Из прихожей на веранду, через открытую дверь, донеслись негромкие аккорды токкаты Баха.
— Это у ворот, звонок, — пояснил священник и повернул голову в сторону улицы. — К нам кто-то пожаловал.
— Я совсем забыла сказать, — сбивчиво проговорила София, водя указательным пальцем по столу. Уши у нее порозовели. — Не помянула. Я, наверное, знаю, кто приехал…
Восьмой день второй фазы луны. Дом отца Григория
— Значит, убита одним ударом?
— Одним. При этом, в общем-то, не смертельным, если оказать своевременную помощь. Но кровопотеря при таком ранении большая, поэтому надо торопиться.
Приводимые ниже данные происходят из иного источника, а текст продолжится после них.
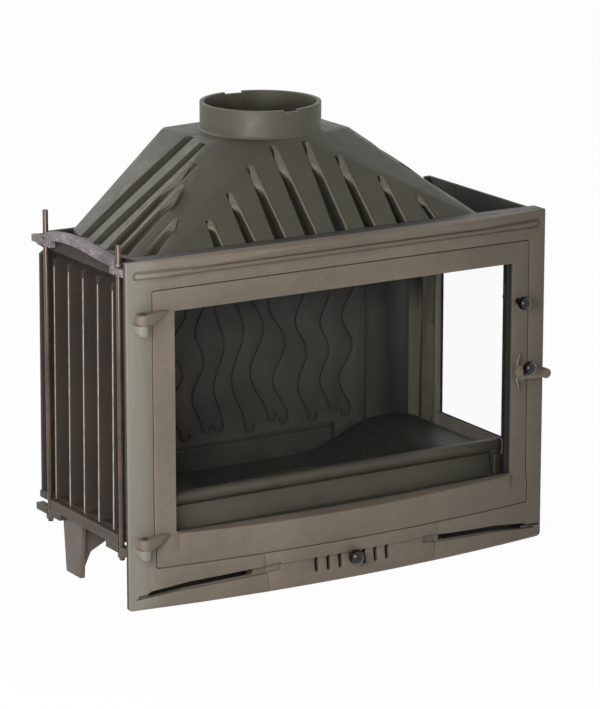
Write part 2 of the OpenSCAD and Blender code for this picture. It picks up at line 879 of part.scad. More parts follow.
// Wavy grooves of the fireback, each with a hook at its lower end
fire_l = -face_x + 130;
fire_r = face_x - 133;
fire_z = 133;
fire_top = wall_top - 91.4;
wave_w = 3.2;
wave_n = 40;
hook_r = 8;
function wave_low(i) = fire_z + 18 + 6 * (1 + sin(130 * i));
function wave_x(i, t) = fire_l + 12 + (i + 0.5) * (fire_r - fire_l - 24) / wave_count
  + (11 + 3 * sin(70 * i + 20)) * (cos(360 * (2.1 + 0.5 * sin(50 * i)) * t) - 0.5)
  + 6 * sin(40 * i) * (1 - cos(180 * t));
module wave_groove(i) {
  low = wave_low(i);
  side = i % 3 == 1 ? -1 : 1;
  polygon(concat(
    [for (k = [wave_n:-1:0]) [wave_x(i, k / wave_n) - side * wave_w / 2,
      low + (fire_top + 1 - low) * k / wave_n]],
    [for (a = [15:15:180]) [wave_x(i, 0) + side * (hook_r - (hook_r + wave_w / 2) * cos(a)),
      low - (hook_r + wave_w / 2) * sin(a)]],
    [[wave_x(i, 0) + side * (2 * hook_r + wave_w / 2), low + 5],
      [wave_x(i, 0) + side * (2 * hook_r - wave_w / 2), low + 5]],
    [for (a = [180:-15:15]) [wave_x(i, 0) + side * (hook_r - (hook_r - wave_w / 2) * cos(a)),
      low - (hook_r - wave_w / 2) * sin(a)]],
    [for (k = [0:wave_n]) [wave_x(i, k / wave_n) + side * wave_w / 2,
      low + (fire_top + 1 - low) * k / wave_n]]));
}

module fireback_plate() color("#4b4842") in_frame() {
  y0 = box_depth - 7;
  difference() {
    slab(y0, box_depth - 0.6)
      polygon(concat(
        [[fire_l, fire_top], [fire_l, bowl_z(fire_l) + 1]],
        [for (x = [fire_l + 10:10:fire_r - 5]) [x, bowl_z(x) + 1]],
        [[fire_r, bowl_z(fire_r) + 1], [fire_r, fire_top]]));
    slab(y0 - 1, y0 + 2.6)
      for (i = [0:wave_count - 1])
        wave_groove(i);
    // Line above the plain lower band, and the clearance slot of the lug
    box([fire_l - 1, y0 - 1, fire_z - 2], [fire_r + 1, y0 + 1.2, fire_z - 0.4]);
    box([158, y0 - 1, 100], [162, y0 + 4, fire_z + 6]);
  }
  box([162, y0 - 4, fire_z - 6], [192, y0 + 1, fire_z + 5]);
}

// Floor of the hearth's bowl: flat in the middle, rising smoothly to the sides
function bowl_z(x) = bowl_low + (bowl_high - bowl_low)
  * (1 - cos(180 * min(1, max(0, (abs(x) - bowl_flat) / (bowl_half - bowl_flat))))) / 2;

module hearth_base() color("#57524a") in_frame() {
  y0 = hearth_front;
  y1 = box_depth - 0.4;
  half = frame_in - 4;
  bowl_y0 = 52;
  difference() {
    union() {
      // Plate under the walls
      box([-side_out + 3, y0, hearth_z], [frame_out, back_out, hearth_top]);
      // Dished floor of even wall
      slab(bowl_y0 - 1, y1)
        polygon(concat(
          [[-half, bowl_high]],
          [for (x = [-bowl_half:10:bowl_half]) [x, bowl_z(x)]],
          [[half, bowl_high], [half, bowl_high - 9]],
          [for (x = [bowl_half:-10:-bowl_half]) [x, bowl_z(x) - 9]],
          [[-half, bowl_high - 9]]));
      // Front wall that carries the log bar, and the rim at the sides
      box([-half, y0, hearth_z], [half, bowl_y0, 132]);
      for (x = [-half, half - 8])
        box([x, bowl_y0, hearth_z], [x + 8, y1, bowl_high]);
    }
    // Middle of the plate is open below the dished floor's thickness
    box([-bowl_half - 30, bowl_y0, hearth_z - 10], [bowl_half + 30, y1 - 20, bowl_low - 9]);
    slab(bowl_y0, y1 - 0.01)
      polygon(concat(
        [[-half + 8, hearth_top + 20], [-half + 8, hearth_top + 40]],
        [for (x = [-bowl_half:10:bowl_half]) [x, max(bowl_z(x), bowl_low)]],
        [[half - 8, hearth_top + 40], [half - 8, bowl_high + 20], [-half + 8, bowl_high + 20]]));
    // Grate seat and ash opening
    box([grate_x - grate_w / 2 - 0.5, grate_y - 0.5, bowl_low - 5],
      [grate_x + grate_w / 2 + 0.5, grate_y + grate_l + 0.5, bowl_low + 1]);
    box([grate_x - grate_w / 2 + 8, grate_y + 8, 60],
      [grate_x + grate_w / 2 - 8, grate_y + grate_l - 8, 140]);
    // Sloping front above the door's lower edge
    bar_x(-half + 12, half - 12)
      polygon([[y0 - 1, 99.7], [y0 + 8.7, 99.7], [y0 + 21.4, 132.4], [y0 - 1, 132.4]]);
  }
}

grate_x = 5;
grate_y = 96;
grate_w = 160;
grate_l = 118;
module hearth_grate() color("#3a3733") in_frame() {
  difference() {
    box([grate_x - grate_w / 2, grate_y, bowl_low - 4.7],
      [grate_x + grate_w / 2, grate_y + grate_l, bowl_low + 3]);
    for (i = [-3:3])
      for (j = [0, 1])
        box([grate_x + i * 20 - 4.5, grate_y + 12 + j * 50, 50],
          [grate_x + i * 20 + 4.5, grate_y + 12 + j * 50 + 44, 140]);
  }
}

// Rounded bar that keeps the logs off the glass
module log_bar() color("#5f5a50") in_frame() {
  half = frame_in - 2;
  rod_x(hearth_front + 16.6, hearth_top + 39.5, 10, -half, half);
  for (x = [-half, half - 12])
    box([x, 34, 132.2], [x + 12, 50.6, 142]);
}

module ash_lip() color("#5a554c") in_frame() {
  half = frame_in - 18;
  bar_x(-half, half)
    polygon([[hearth_front + 2.4, 100], [hearth_front + 8.4, 100],
      [hearth_front + 20.9, 132], [hearth_front + 14.4, 132]]);
}

module smoke_baffle() color("#4a463f") in_frame() {
  baffle_y = box_depth - 173;
  bar_x(wall_in_l + corner_r + 2, hood_r - 10)
    polygon([[box_depth - 7, fire_top + 0.2], [box_depth - 1, fire_top + 0.2],
      [box_depth - 1, fire_top + 14], [box_depth - 7, fire_top + 14],
      [baffle_y, wall_top - 35.4], [baffle_y, wall_top - 45.4],
      [box_depth - 18, fire_top + 3]]);
}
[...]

Получается, не успели.
— Как ты думаешь, сколько времени она еще жила после ранения?
— Ориентировочно: от получаса до часа.
— Ты уверен?
— Я же не экстрасенс, товарищ полковник, — эксперт развел руками. — Вскрытие покажет.
— Это все?
— Ну, вот еще, обратите внимание. На левой руке, на внутренней стороне локтевого сустава, порез. Похоже, девушка пыталась закрыться рукой…
— Да, похоже… Хорошо. В общих чертах понятно. Работайте дальше.